Une carrière politique incontestable
Michel Barnier n’est pas un inconnu dans le paysage politique français et européen. À plusieurs reprises, il a occupé des postes clés au sein des gouvernements de droite, servant notamment comme ministre des Affaires étrangères, ministre de l’Agriculture, et ministre de l’Environnement. Son passage à Bruxelles en tant que Commissaire européen a également consolidé son statut de poids lourd de la politique européenne. Lors des négociations sur le Brexit, il a été salué pour son pragmatisme et sa capacité à gérer des dossiers complexes, gagnant ainsi le respect des deux côtés de la Manche.

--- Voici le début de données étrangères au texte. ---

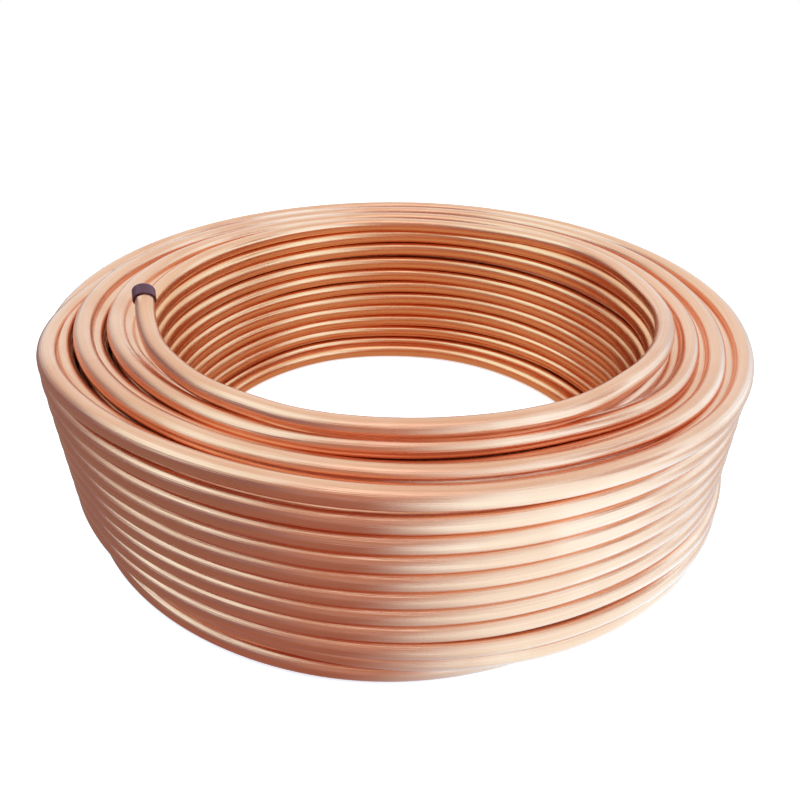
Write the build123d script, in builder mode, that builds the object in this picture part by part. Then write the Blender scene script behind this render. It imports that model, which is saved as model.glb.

Cependant, malgré son palmarès impressionnant, Barnier a été battu lors des primaires de la droite en 2021, un revers cuisant qui semblait marquer la fin de ses ambitions nationales. Cette défaite face à Valérie Pécresse l’avait écarté des premiers rôles de la scène politique française. Mais en politique, rien n’est jamais définitif, et cette nomination inattendue montre que Macron voit en Barnier un homme capable de naviguer dans les eaux troubles qui attendent le gouvernement.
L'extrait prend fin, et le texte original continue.